While the petting zoo was eye-catching, it was the store’s customer service that built their brand. According to Stew’s website, this was all inspired by a run-in with an unhappy customer. A woman once accused Stew of selling sour eggnog, which Stew vehemently denied. After getting her refund on the eggnog, she turned away and exclaimed, “I’m never coming back to this store again!”

When Stew got home, he told his wife about the incident, to which she replied, “I don’t blame her at all, you didn’t listen to her.” This incident made him realize that he could have a fantastic store, but poor customer service would make him lose customers.

From then on, Stew made it a priority to treat every customer with respect. His customer service policy was so important to him that he had it carved in a 6,000 pound block of granite at the front of the store. The policy read:

Rule #1 - The Customer is Always Right
Rule #2 - If the Customer is Ever Wrong, Re-Read Rule #1

Stew firmly believed that “customer service cannot be a sometimes thing. It must be earned and re-earned every day.”

He also placed a suggestion box at the front of the store. If a customer submitted a suggestion, or feedback about their experience in the store, Stew would write a personalized response to their concern.

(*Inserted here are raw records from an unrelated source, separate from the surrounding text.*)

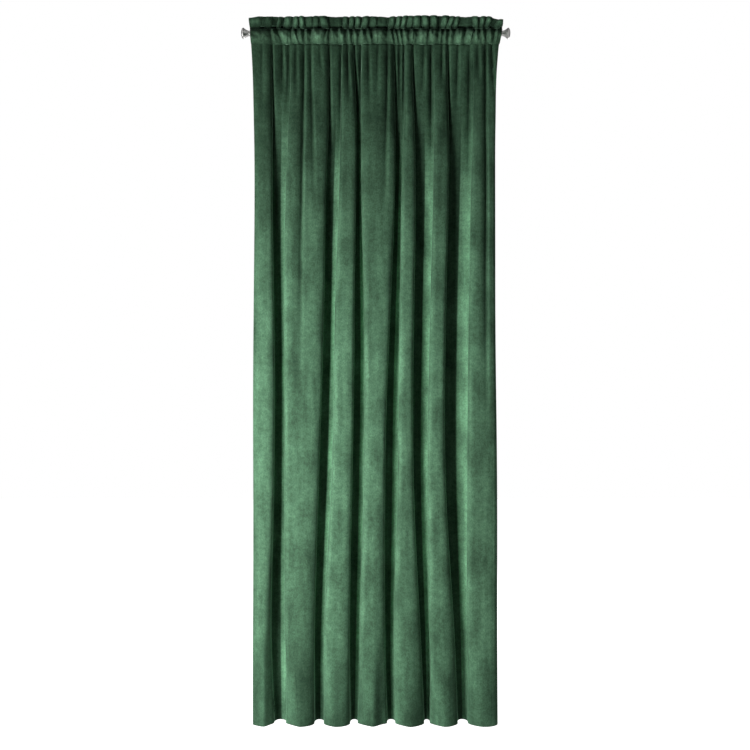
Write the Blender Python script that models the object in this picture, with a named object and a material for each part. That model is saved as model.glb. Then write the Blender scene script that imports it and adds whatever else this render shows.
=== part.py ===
"""Velvet curtain gathered on a telescopic curtain pole with trumpet finials and wall brackets.

The frame is +Z up with the wall at y = 0 and the room on the -Y side. The origin lies on the wall,
midway between the two wall plates, at the height of the pole's axis. Lengths are in metres.
"""

import math

import bmesh
import bpy
from mathutils import Matrix, Vector

# The pole and its telescopic tubes
POLE_TO_WALL = 0.080
POLE_CENTRE = Vector((0.0, -POLE_TO_WALL, 0.0))
TUBE_END = 0.453
OUTER_RADIUS = 0.008
OUTER_WALL = 0.001
OUTER_MOUTH = 0.150
INNER_RADIUS = 0.006
INNER_WALL = 0.0008
INNER_START = -0.320
BUSH_SLEEVE = 0.010
BUSH_FLANGE = 0.004
BUSH_FLANGE_RADIUS = 0.0088
GLIDE_LENGTH = 0.006

# The finials, as distances along the pole from its middle
SPIGOT_LENGTH = 0.030
COLLAR_END = 0.4725
RIM_X = 0.502
FINIAL_END = 0.511
NECK_RADIUS = 0.009
RIM_RADIUS = 0.021
SHELL = 0.0012
STUD_RADIUS = 0.003
STUD_END = 0.487

# The wall brackets
BRACKET_X = 0.436
CUP_WIDTH = 0.016
CUP_OUTER = 0.0138
CUP_INNER = 0.0113
CUP_LIP = 0.006
PLATE_SIZE = (0.026, 0.003, 0.070)
PLATE_HOLE = 0.0024
PLATE_HOLE_OFFSET = 0.025
ARM_RADIUS = 0.0045
ARM_FLANGE_RADIUS = 0.0095
ARM_DROP = 0.004
SCREW_RADIUS = 0.002
SCREW_HEAD_RADIUS = 0.0075
SCREW_HEAD_TOP = -0.0175
SCREW_HEAD_HEIGHT = 0.008
SCREW_FLUTES = 20

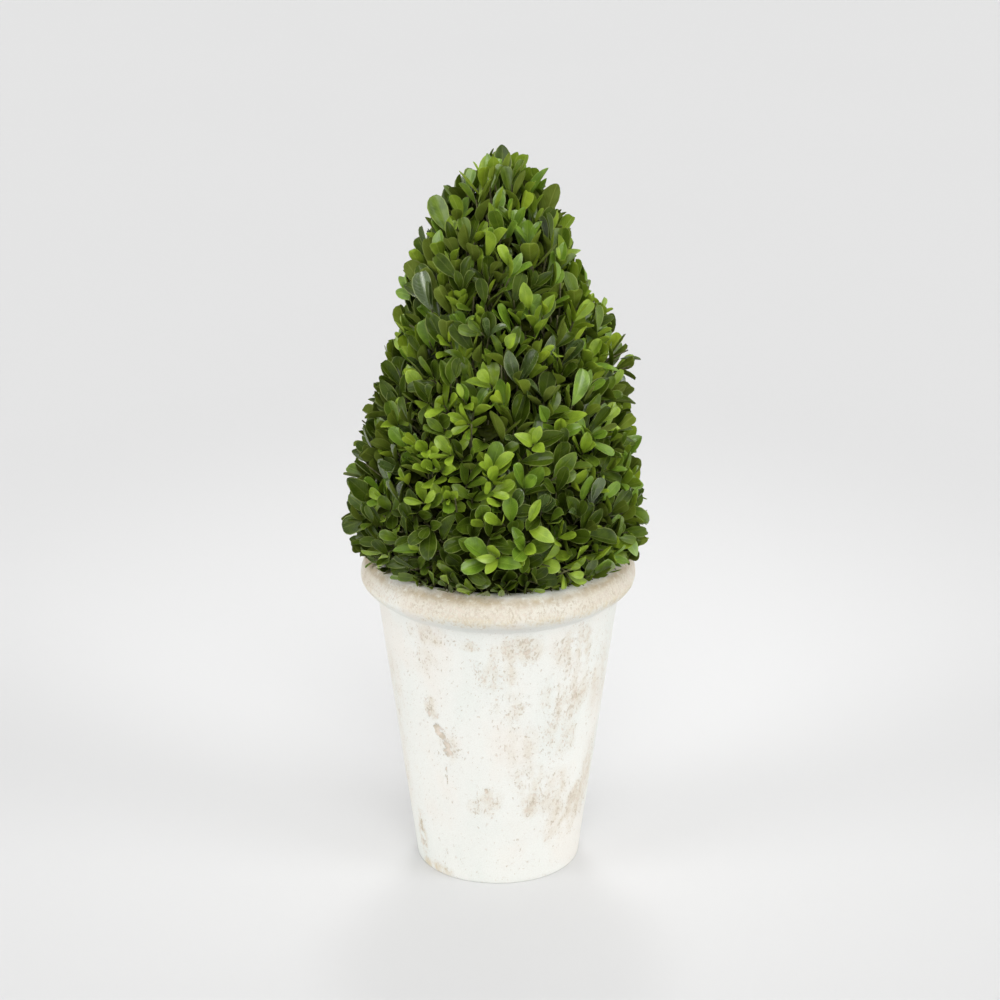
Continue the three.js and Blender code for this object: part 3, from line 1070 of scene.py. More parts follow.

An amazing level of customer service could be a school leader’s purple cow whether or not a purple cow has been developed before in the district. Customer service always distinguishes a competitor from its competition, and school leaders could apply this same mentality to their district.

Major takeaways:

  • Identify a unique aspect of your district that markets itself to current and prospective families.
  • Keep producing services and techniques so useful, interesting, outrageous, and noteworthy that your community will want to seek them out.
  • Create an environment where you’re likely to invent a brand new purple cow in time to replace your first one.
  • Customer service can be an affordable purple cow.